Neanche questo attira la sua attenzione. Continua a fumare lentamente, e ogni boccata è un secondo in più in cui mi lascia sospesa sul filo.

"Di cosa si tratta?"

"Di... ho fatto un video. Ti ricordi Edric, l'ho portato lo scorso Capodanno... ci siamo lasciati in modo un po' burrascoso e..."

"Intendi quello che voleva rivoluzionare la videotecnologia?"

"Lui... ora lui ha questo video che avevamo fatto per gioco e... non vuole restituirmelo, a meno che..." e mi sento le guance diventare rosse dall'umiliazione e l'imbarazzo, mentre cerco il suo sguardo senza trovarlo.

"Quanto ti serve?"
taglia corto lei, e io tentenno.

"Venticinquemila dollari. Volevo rivolgermi alle autorità ma... Lane, lo sai come sono mamma e papà, ne morirebbero se venissero a scoprirlo e io..."
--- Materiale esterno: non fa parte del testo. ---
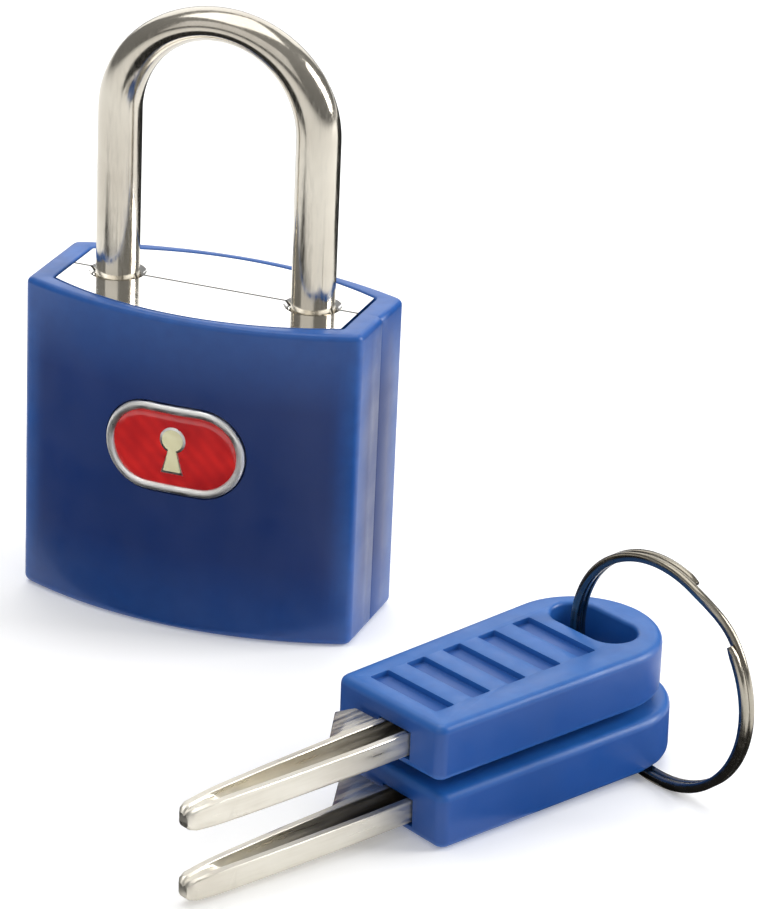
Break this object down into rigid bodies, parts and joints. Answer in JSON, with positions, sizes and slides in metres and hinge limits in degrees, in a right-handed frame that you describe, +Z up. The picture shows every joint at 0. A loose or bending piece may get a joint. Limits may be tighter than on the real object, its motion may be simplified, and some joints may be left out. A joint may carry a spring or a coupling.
{
  "type": "keyed luggage padlock",
  "caption": "Small keyed luggage padlock with a blue jacketed body and steel shackle, with two folded-blade keys on a split ring beside it.",
  "frame": {"origin": "centre of the padlock body's flat underside, on the axis of its keyway", "axes": "+X right across the body's width, -Y the badge side, +Z up along the shackle's legs"},
  "size_m": [0.0694, 0.0603, 0.0525],
  "materials": {
    "blue_jacket": "semi-gloss moulded",
    "plated_core": "polished plating",
    "badge_metal": "polished",
    "red_enamel": "glossy enamel",
    "cream_enamel": "glossy enamel",
    "brass_plug": "turned",
    "brass_wafer": "stamped",
    "spring_steel": "drawn wire",
    "steel": "zinc plated",
    "nickel_shackle": "polished nickel",
    "blue_key_head": "semi-gloss moulded",
    "nickel_blade": "satin nickel, stamped",
    "ring_wire": "polished spring steel"
  },
  "bodies": {
    "casing": {"front_shell": "blue_jacket", "rear_shell": "blue_jacket", "core_front": "plated_core", "core_rear": "plated_core", "core_rivets": "plated_core", "badge_bezel": "badge_metal", "badge_enamel": "red_enamel", "badge_keyhole": "cream_enamel", "plug_sleeve": "plated_core", "latch_spring": "spring_steel", "shackle_spring": "spring_steel", "spring_seat": "steel", "heel_stop_pin": "steel"},
    "plug": {"plug": "brass_plug", "wafer_springs": "spring_steel", "plug_clip": "spring_steel", "cam": "steel", "cam_screw": "steel"},
    "wafer_1": {"wafer_1": "brass_wafer"},
    "wafer_2": {"wafer_2": "brass_wafer"},
    "wafer_3": {"wafer_3": "brass_wafer"},
    "wafer_4": {"wafer_4": "brass_wafer"},
    "wafer_5": {"wafer_5": "brass_wafer"},
    "wafer_6": {"wafer_6": "brass_wafer"},
    "latch": {"latch_bolt": "steel"},
    "shackle": {"shackle": "nickel_shackle"},
    "lower_key": {"key_lower_head": "blue_key_head", "key_lower_blade": "nickel_blade"},
    "upper_key": {"key_upper_head": "blue_key_head", "key_upper_blade": "nickel_blade"},
    "key_ring": {"key_ring": "ring_wire"}
  },
  "joints": [
    {"name": "plug_turn", "type": "hinge", "parent": "casing", "child": "plug", "pos_m": [0, 0, 0.01], "axis": [0, 0, 1], "range_deg": [0, 90]},
    {"name": "latch_slide", "type": "slide", "parent": "casing", "child": "latch", "axis": [-1, 0, 0], "range_m": [0, 0.00368], "deforming": ["latch_spring"]},
    {"name": "shackle_lift", "type": "slide", "parent": "casing", "child": "shackle", "axis": [0, 0, 1], "range_m": [0, 0.008], "deforming": ["shackle_spring"]},
    {"name": "wafer_1_slide", "type": "slide", "parent": "plug", "child": "wafer_1", "axis": [1, 0, 0], "range_m": [-0.00015, 0.00015]},
    {"name": "wafer_2_slide", "type": "slide", "parent": "plug", "child": "wafer_2", "axis": [1, 0, 0], "range_m": [-0.00015, 0.00015]},
    {"name": "wafer_3_slide", "type": "slide", "parent": "plug", "child": "wafer_3", "axis": [1, 0, 0], "range_m": [-0.00015, 0.00015]},
    {"name": "wafer_4_slide", "type": "slide", "parent": "plug", "child": "wafer_4", "axis": [1, 0, 0], "range_m": [-0.00015, 0.00015]},
    {"name": "wafer_5_slide", "type": "slide", "parent": "plug", "child": "wafer_5", "axis": [1, 0, 0], "range_m": [-0.00015, 0.00015]},
    {"name": "wafer_6_slide", "type": "slide", "parent": "plug", "child": "wafer_6", "axis": [1, 0, 0], "range_m": [-0.00015, 0.00015]},
    {"name": "keys_lift_off", "type": "slide", "parent": "casing", "child": "lower_key", "axis": [0, 0, 1], "range_m": [0, 0.06]},
    {"name": "upper_key_swing", "type": "hinge", "parent": "lower_key", "child": "upper_key", "pos_m": [0.03702, -0.01291, 0.0085], "axis": [-0.0024, -0.0047, 1], "range_deg": [-30, 45]},
    {"name": "ring_turn", "type": "hinge", "parent": "lower_key", "child": "key_ring", "pos_m": [0.0455, -0.0172, 0.00989], "axis": [0.4778, 0.8764, 0.0593], "continuous": true}
  ],
  "couplings": [
    {"joint": "latch_slide", "follows": "shackle_lift", "ratio": 0.45962},
    {"joint": "plug_turn", "follows": "shackle_lift", "rad_per_m": 196.35},
    {"joint": "wafer_2_slide", "follows": "wafer_1_slide", "ratio": -0.6},
    {"joint": "wafer_3_slide", "follows": "wafer_1_slide", "ratio": 0.8},
    {"joint": "wafer_4_slide", "follows": "wafer_1_slide", "ratio": -1},
    {"joint": "wafer_5_slide", "follows": "wafer_1_slide", "ratio": 0.5},
    {"joint": "wafer_6_slide", "follows": "wafer_1_slide", "ratio": 0.9}
  ]
}
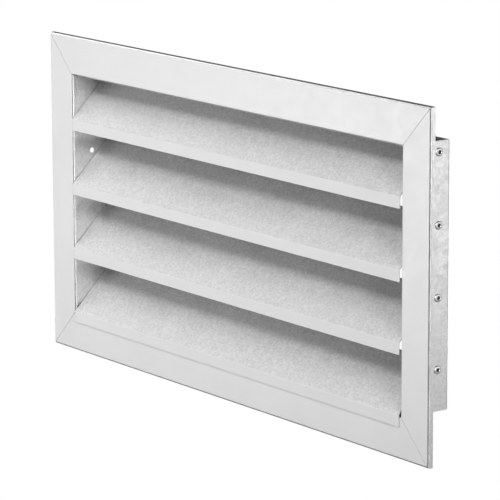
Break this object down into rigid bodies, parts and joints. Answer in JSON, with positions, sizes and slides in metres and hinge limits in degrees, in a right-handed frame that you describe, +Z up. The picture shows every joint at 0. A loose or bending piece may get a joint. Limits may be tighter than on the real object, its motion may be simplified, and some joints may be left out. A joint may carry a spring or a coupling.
{
  "type": "external weather louvre grille",
  "caption": "Rectangular wall ventilation grille with a mitred folded frame, fixed sloping blades with front lips, a short collar and a rear wire guard.",
  "frame": {"origin": "centre of the opening in the plane of the frame's return edge, which seats on the wall", "axes": "+X right seen from outside, +Y into the wall, +Z up"},
  "size_m": [0.46, 0.0466, 0.245],
  "materials": {
    "frame_sheet": "smooth galvanised steel sheet",
    "blade_sheet": "fine spangled galvanised steel sheet",
    "bracket_sheet": "galvanised steel sheet",
    "clip_sheet": "galvanised steel strip",
    "guard_wire": "galvanised wire",
    "rivet": "plain aluminium"
  },
  "bodies": {
    "root": {"bird_guard": "guard_wire", "blade_1": "blade_sheet", "blade_2": "blade_sheet", "blade_3": "blade_sheet", "blade_4": "blade_sheet", "blade_rivets_left": "rivet", "blade_rivets_right": "rivet", "corner_angle_bottom_left": "bracket_sheet", "corner_angle_bottom_right": "bracket_sheet", "corner_angle_top_left": "bracket_sheet", "corner_angle_top_right": "bracket_sheet", "corner_plate_bottom_left": "bracket_sheet", "corner_plate_bottom_right": "bracket_sheet", "corner_plate_top_left": "bracket_sheet", "corner_plate_top_right": "bracket_sheet", "frame_bottom": "frame_sheet", "frame_left": "frame_sheet", "frame_right": "frame_sheet", "frame_top": "frame_sheet", "guard_clip_bottom_left": "clip_sheet", "guard_clip_bottom_middle": "clip_sheet", "guard_clip_bottom_right": "clip_sheet", "guard_clip_top_left": "clip_sheet", "guard_clip_top_middle": "clip_sheet", "guard_clip_top_right": "clip_sheet"}
  },
  "joints": []
}
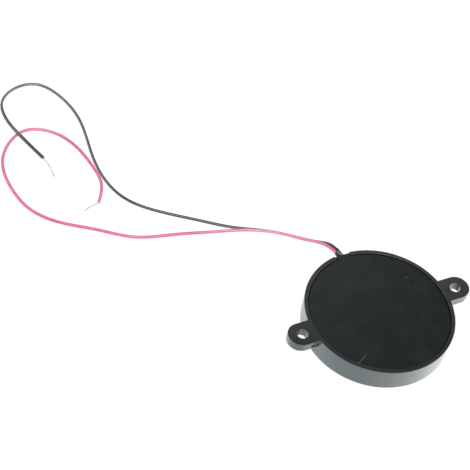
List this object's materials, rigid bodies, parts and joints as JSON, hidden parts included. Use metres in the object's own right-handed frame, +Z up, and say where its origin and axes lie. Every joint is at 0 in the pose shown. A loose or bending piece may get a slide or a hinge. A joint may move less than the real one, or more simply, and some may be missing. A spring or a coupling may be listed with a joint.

"Non ne morirebbero, Nadja. Sicuramente gli dispiacerebbe, ma chi ne uscirebbe più danneggiata saresti tu, e il nome dei Khan".


Mi azzittisco, ben sapendo che se voglio i soldi non devo oppormi, devo lasciarla essere sgradevole come sempre.

"Te li darò, ad una condizione"

"Certo, qualsiasi cosa..."

"Devi smetterla di vedere Deshawn Sun. E' un cercatore d'oro che sa benissimo che, senza la protezione del padre, perderà il lavoro con la rapidità di uno schiocco di dita. Ti sta usando. Non ti affretterei a questa conclusione se il patrimonio minacciato fosse quello dell'intera famiglia, ma la tua leggerezza come al solito è inaccettabile, Nadja"

"Ma Deshawn..."

"Deshawn ti ama, certo. Non mi imbarcherò in una discussione con te, ma se vuoi che ti presti questi soldi, la condizione è questa."

Mi poggio la mano sulla bocca e faccio un passo indietro, tentando di non mettermi a singhiozzare davanti a lei.

"E un'altra cosa: so benissimo che non stai frequentando più medicina. Prima o poi dovrai dirlo anche a papà".

Ricaccio nel petto il groppo che mi sale alla gola mentre la osservo immobile come una statua, lo sguardo vitreo puntato lontano, privo di profondità o di un briciolo di compassione. Vedo i calcoli che montano da sempre il suo cervello spazzando via la possibilità di qualsiasi interazione umana o affettiva. Guardo mia sorella e di lei so tutto: so che ha studiato sempre con successo, che si è distinta in ogni cosa provasse, che è una persona scrupolosa e puntuale, che è un ottimo ingegnere, un ottimo manager, che è in terapia da quando aveva quattordici anni, che i suoi attacchi d'ira sono rari quanto aggressivi, che a differenza mia si è applicata nello studio del pianoforte, che anche il suo culo è gelido come i suoi occhi e che per quanto sia perfetta, per quanto sia impeccabile, per quanto mamma e papà la apprezzino più di qualunque altra persona, è me che amano di più, semplicemente perché amare Declan è impossibile, è frustrante e inutile. Così frustrante e inutile, come quando stai in piedi accanto a lei, la preghi di aiutarti nel momento del bisogno e lei continua a fumare, a non guardarti, come se i tuoi problemi la annoiassero e rassegnassero allo stesso momento. Guardo mia sorella, di cui so tutto, ma l'unica cosa che vedo è un'estranea.

"Puoi pensarci, se vuoi, ma ti prego di darmi una risposta non oltre domani, quando tornerò a New London".

La lascio sul patio e vado a cercare a tentoni il bagno, sottraendole la soddisfazione di vedermi piangere.